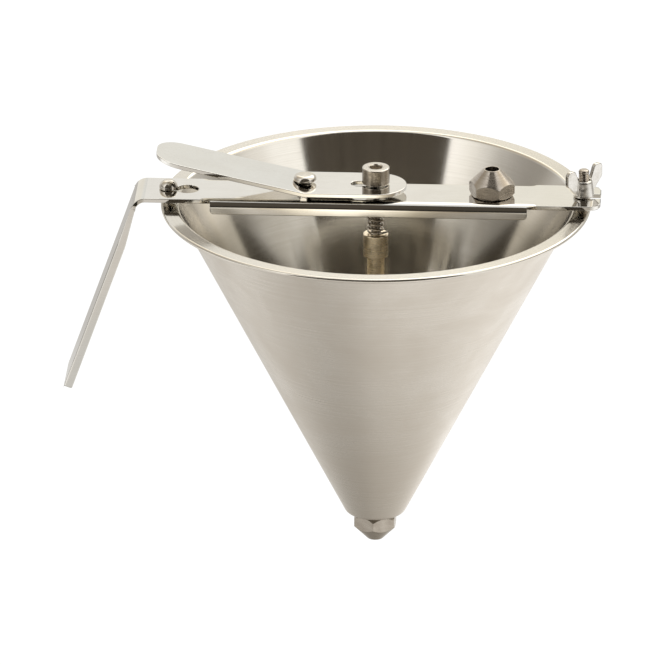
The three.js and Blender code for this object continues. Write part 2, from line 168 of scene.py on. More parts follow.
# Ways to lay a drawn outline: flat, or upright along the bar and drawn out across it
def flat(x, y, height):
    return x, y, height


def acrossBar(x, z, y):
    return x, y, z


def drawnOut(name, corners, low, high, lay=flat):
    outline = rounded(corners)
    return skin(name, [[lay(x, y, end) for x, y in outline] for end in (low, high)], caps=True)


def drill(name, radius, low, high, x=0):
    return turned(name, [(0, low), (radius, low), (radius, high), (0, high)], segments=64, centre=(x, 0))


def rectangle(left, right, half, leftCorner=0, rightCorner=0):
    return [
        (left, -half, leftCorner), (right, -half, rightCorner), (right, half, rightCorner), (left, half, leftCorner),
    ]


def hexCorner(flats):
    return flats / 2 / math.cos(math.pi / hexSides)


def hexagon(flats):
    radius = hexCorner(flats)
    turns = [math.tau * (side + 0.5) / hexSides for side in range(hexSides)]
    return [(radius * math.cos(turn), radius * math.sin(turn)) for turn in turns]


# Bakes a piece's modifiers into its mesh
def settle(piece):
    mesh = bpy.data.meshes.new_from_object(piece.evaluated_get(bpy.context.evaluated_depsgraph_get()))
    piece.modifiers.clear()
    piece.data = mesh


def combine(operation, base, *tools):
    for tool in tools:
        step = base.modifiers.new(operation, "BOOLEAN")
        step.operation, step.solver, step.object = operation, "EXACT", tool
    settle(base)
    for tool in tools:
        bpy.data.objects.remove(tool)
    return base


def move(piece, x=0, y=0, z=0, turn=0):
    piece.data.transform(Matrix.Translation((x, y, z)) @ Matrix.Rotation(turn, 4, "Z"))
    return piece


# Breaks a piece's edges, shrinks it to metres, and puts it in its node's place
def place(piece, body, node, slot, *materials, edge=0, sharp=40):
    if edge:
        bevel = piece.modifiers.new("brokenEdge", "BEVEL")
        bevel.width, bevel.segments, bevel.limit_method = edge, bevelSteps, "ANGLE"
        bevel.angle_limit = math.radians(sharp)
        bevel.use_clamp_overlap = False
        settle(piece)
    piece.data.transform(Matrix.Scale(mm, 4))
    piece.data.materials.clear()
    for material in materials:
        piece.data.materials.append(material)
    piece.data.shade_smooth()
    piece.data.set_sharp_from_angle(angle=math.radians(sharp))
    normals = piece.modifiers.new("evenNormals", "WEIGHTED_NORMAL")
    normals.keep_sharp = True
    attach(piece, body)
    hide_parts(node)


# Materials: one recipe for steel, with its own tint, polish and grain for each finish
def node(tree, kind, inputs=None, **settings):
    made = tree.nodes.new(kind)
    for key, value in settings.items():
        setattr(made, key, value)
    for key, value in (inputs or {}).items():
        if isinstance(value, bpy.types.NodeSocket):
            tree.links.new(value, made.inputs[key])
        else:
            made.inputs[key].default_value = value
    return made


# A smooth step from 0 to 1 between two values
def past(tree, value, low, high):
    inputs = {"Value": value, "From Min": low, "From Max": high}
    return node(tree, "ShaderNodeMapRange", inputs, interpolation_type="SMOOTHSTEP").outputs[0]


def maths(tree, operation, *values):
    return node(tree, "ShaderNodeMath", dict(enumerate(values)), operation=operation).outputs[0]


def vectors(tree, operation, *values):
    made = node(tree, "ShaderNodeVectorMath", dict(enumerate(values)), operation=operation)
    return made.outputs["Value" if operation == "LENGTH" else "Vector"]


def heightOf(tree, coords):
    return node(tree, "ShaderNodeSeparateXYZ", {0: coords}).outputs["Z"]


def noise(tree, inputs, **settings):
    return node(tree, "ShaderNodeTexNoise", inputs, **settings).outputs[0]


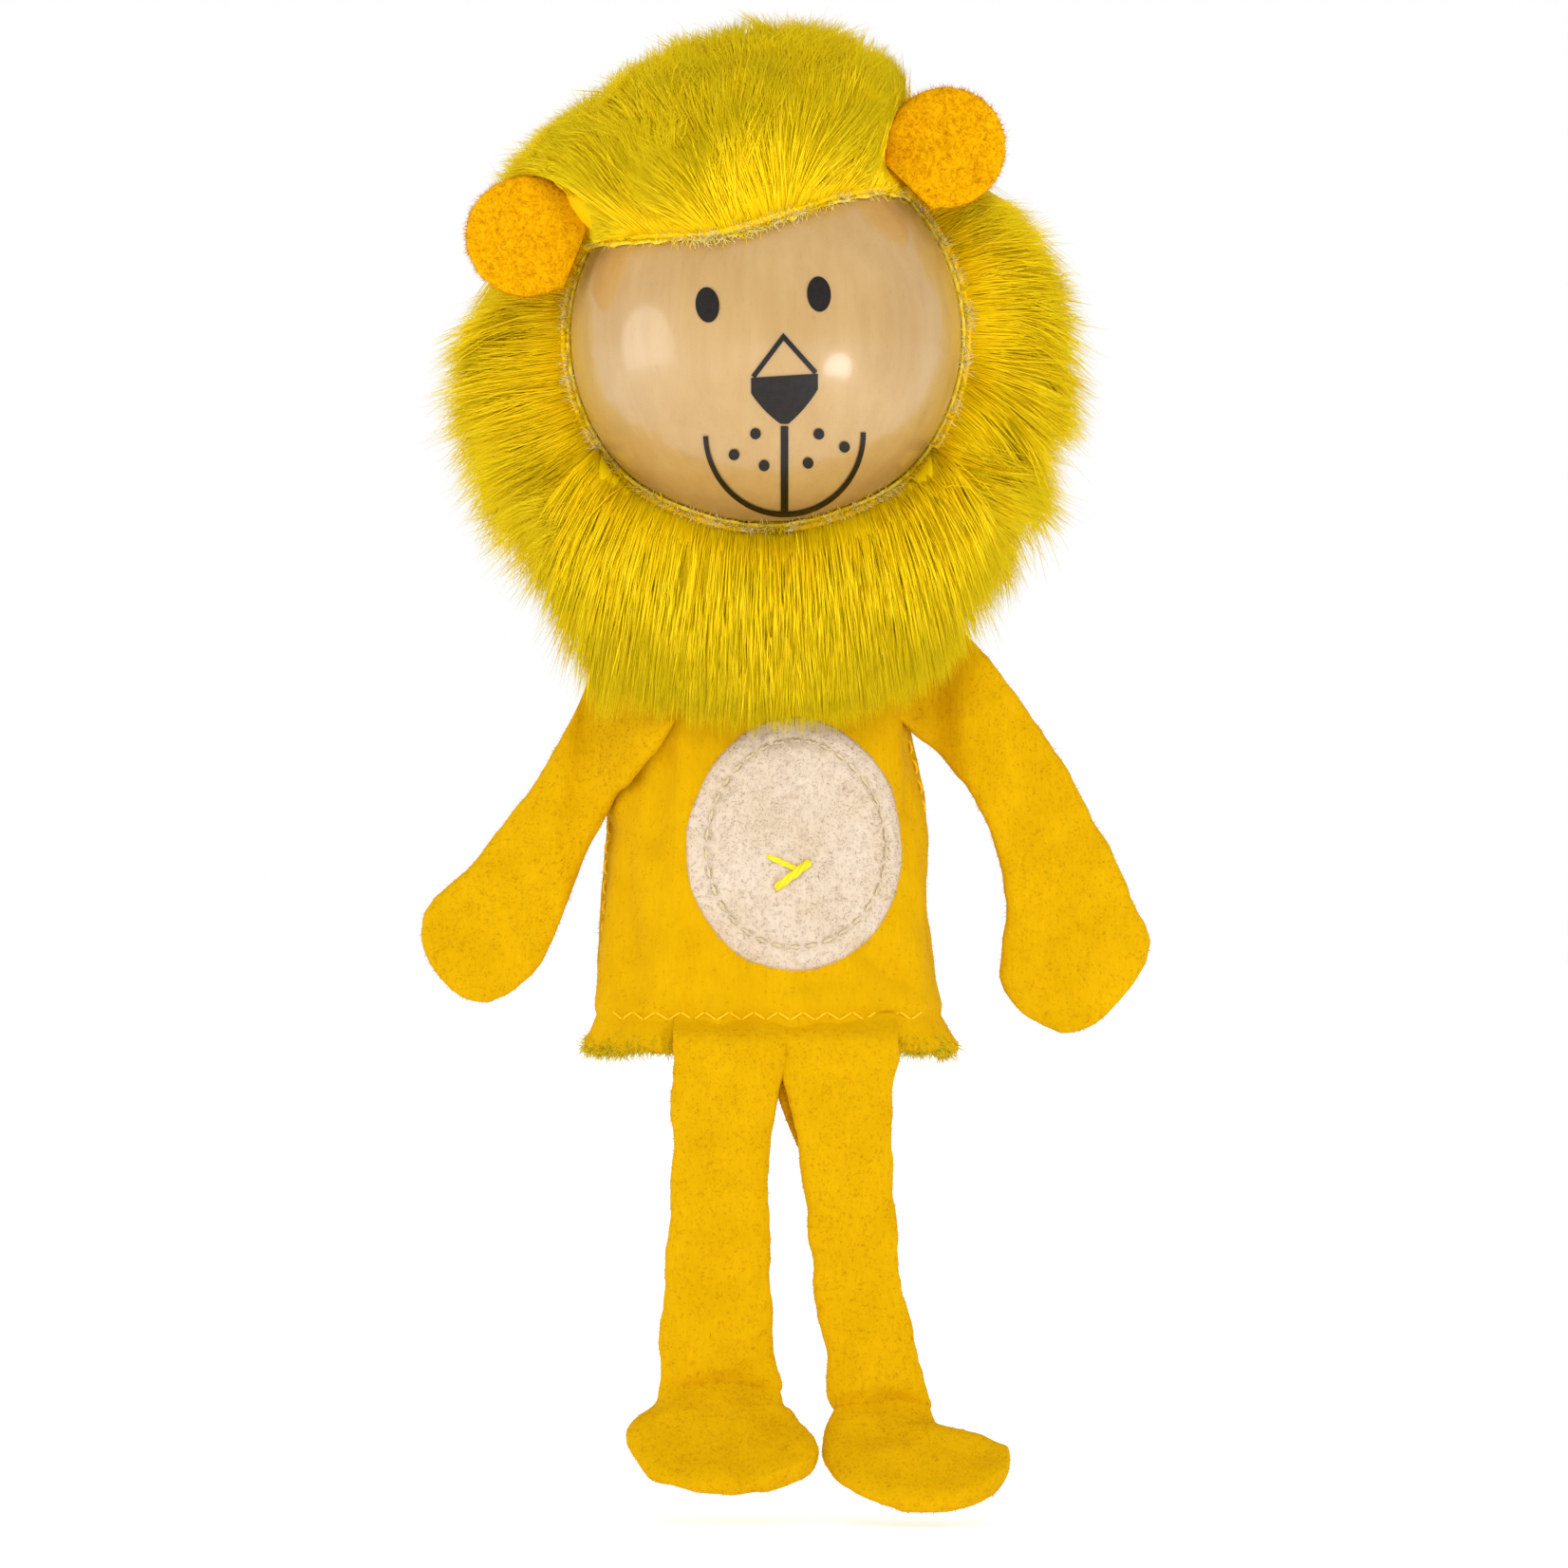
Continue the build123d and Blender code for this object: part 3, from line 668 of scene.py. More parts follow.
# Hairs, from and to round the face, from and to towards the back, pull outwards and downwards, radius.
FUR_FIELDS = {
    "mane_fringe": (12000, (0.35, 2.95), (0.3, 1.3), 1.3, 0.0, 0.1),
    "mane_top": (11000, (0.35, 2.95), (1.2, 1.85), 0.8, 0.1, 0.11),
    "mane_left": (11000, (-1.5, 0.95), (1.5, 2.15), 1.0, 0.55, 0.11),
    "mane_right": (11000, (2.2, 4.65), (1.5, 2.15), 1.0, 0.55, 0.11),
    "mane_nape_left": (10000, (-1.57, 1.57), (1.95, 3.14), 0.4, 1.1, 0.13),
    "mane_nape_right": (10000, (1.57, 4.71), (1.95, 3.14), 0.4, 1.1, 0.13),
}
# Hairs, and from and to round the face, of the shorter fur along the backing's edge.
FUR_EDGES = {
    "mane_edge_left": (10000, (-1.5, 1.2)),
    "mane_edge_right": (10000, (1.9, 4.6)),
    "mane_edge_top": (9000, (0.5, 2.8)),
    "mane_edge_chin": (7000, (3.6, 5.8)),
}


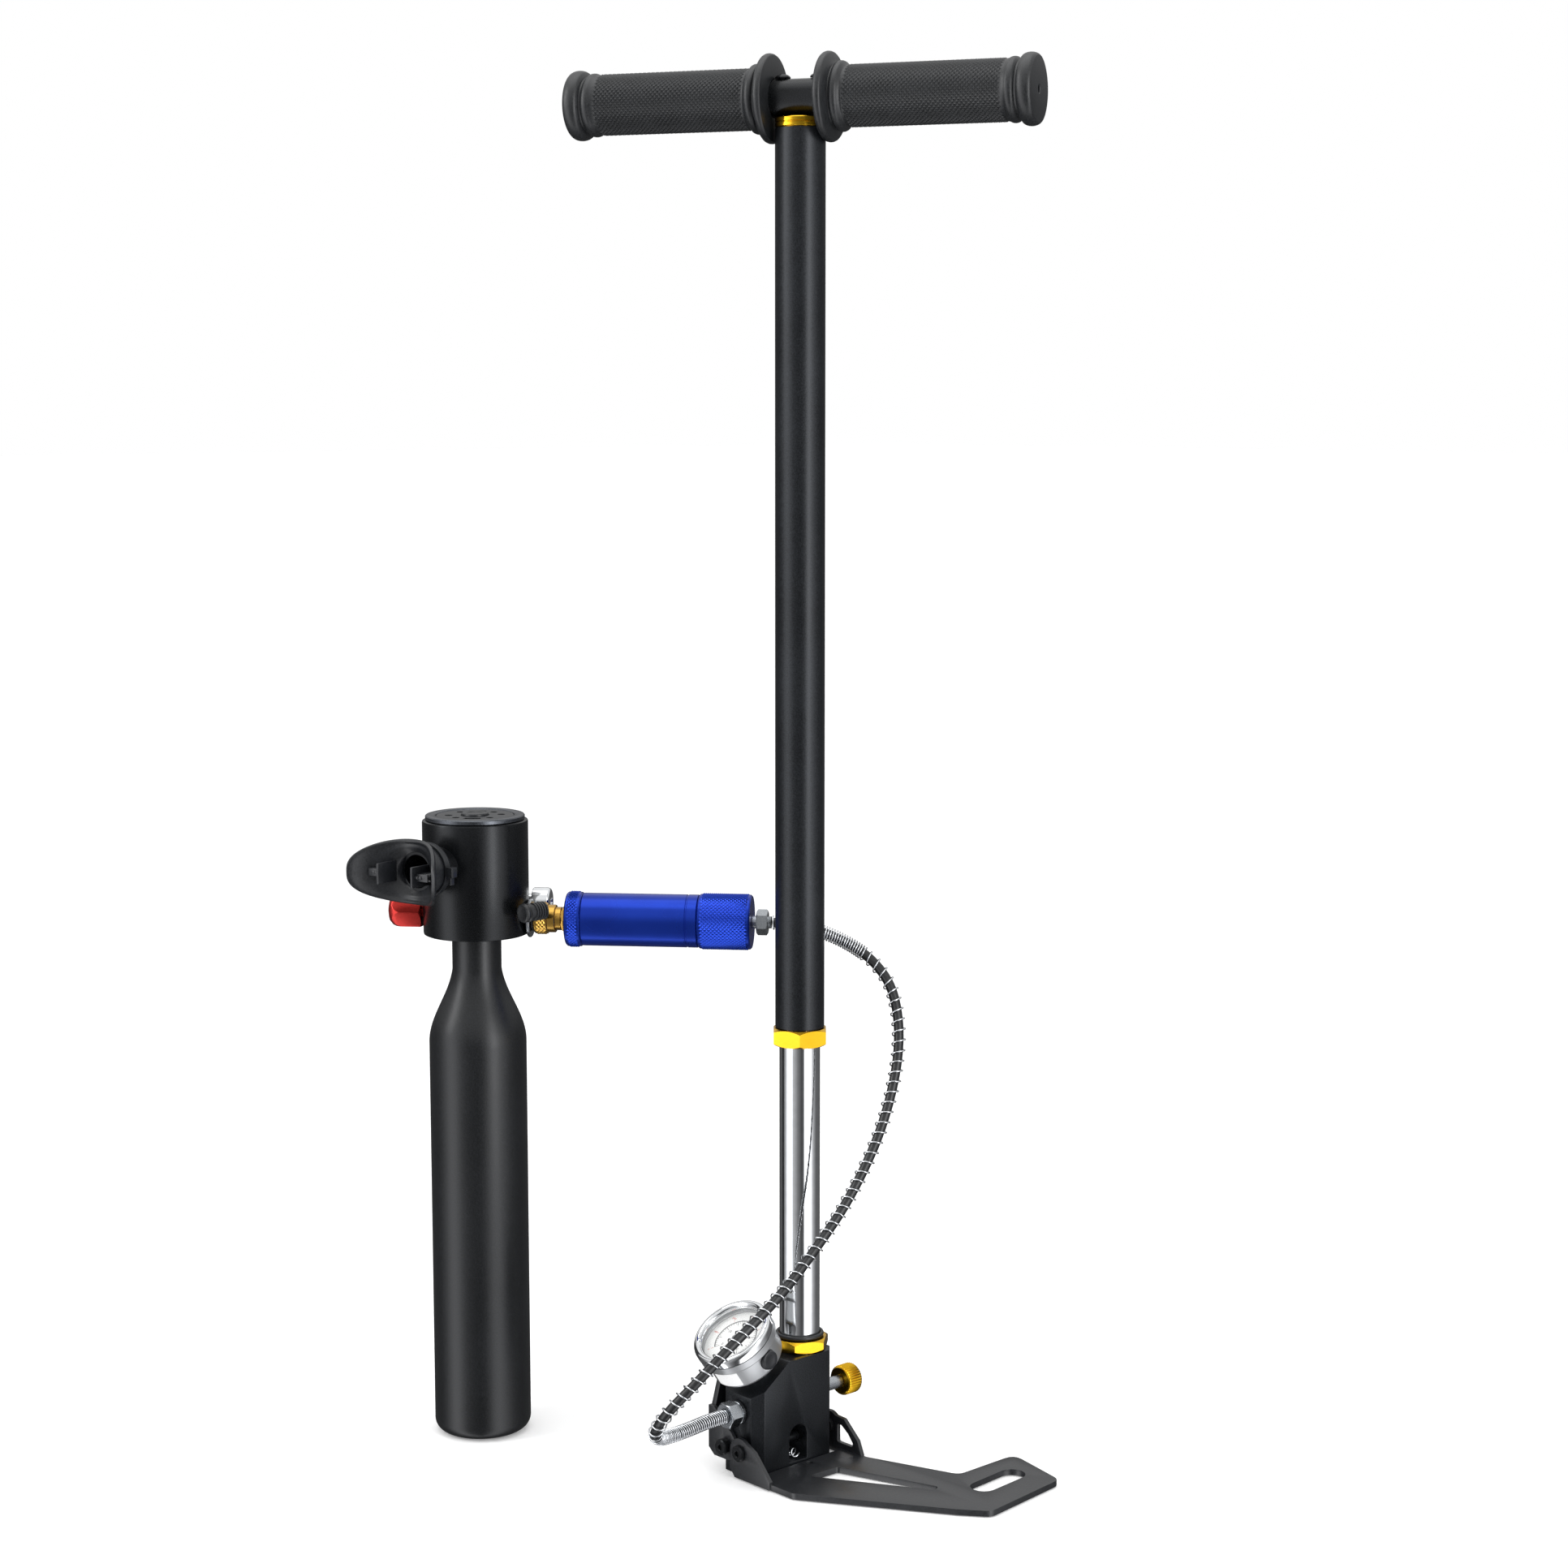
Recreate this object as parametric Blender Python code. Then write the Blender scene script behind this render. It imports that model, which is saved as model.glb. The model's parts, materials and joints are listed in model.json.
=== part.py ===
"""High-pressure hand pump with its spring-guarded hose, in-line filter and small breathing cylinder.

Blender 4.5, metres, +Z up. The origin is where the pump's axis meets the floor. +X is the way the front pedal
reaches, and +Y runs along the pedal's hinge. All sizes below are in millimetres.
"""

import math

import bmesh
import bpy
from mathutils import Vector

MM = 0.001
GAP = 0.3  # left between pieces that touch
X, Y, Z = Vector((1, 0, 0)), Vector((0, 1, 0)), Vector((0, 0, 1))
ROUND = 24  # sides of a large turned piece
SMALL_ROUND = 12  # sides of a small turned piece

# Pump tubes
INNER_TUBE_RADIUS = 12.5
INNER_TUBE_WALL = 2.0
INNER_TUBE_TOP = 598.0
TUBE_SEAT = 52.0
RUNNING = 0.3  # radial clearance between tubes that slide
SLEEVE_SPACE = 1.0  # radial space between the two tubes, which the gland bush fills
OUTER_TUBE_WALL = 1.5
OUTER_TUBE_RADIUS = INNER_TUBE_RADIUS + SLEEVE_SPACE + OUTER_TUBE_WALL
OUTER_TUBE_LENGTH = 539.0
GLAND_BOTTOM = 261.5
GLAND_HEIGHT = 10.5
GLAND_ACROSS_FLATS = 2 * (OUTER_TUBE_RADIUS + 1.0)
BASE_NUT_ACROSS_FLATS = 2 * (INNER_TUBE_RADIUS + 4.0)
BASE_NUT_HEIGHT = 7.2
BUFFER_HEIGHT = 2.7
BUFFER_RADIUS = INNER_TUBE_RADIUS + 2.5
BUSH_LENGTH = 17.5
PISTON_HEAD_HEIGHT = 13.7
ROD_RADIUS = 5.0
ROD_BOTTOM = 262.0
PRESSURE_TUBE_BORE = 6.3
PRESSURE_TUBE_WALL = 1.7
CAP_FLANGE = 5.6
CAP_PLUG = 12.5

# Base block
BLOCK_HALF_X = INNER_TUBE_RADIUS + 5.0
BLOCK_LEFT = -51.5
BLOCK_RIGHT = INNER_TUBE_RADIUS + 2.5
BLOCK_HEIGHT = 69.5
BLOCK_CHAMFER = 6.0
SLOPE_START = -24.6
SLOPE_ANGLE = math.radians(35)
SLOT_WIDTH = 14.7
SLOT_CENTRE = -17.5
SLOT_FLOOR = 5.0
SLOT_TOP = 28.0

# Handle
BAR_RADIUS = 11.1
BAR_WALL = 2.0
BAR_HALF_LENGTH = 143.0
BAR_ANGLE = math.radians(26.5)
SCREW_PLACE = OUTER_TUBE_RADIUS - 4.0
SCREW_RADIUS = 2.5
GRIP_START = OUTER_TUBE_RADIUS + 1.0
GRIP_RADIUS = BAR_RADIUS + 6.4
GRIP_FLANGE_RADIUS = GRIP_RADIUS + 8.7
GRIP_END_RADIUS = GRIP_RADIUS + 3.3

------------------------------

● **Your goal**
Taking the material above, extract exactly and only the lines from the line with "Recreate this object" to the line with "from mathutils import Vector", inclusive of both.

● **Exercise solution**
Recreate this object as parametric Blender Python code. Then write the Blender scene script behind this render. It imports that model, which is saved as model.glb. The model's parts, materials and joints are listed in model.json.
=== part.py ===
"""High-pressure hand pump with its spring-guarded hose, in-line filter and small breathing cylinder.

Blender 4.5, metres, +Z up. The origin is where the pump's axis meets the floor. +X is the way the front pedal
reaches, and +Y runs along the pedal's hinge. All sizes below are in millimetres.
"""

import math

import bmesh
import bpy
from mathutils import Vector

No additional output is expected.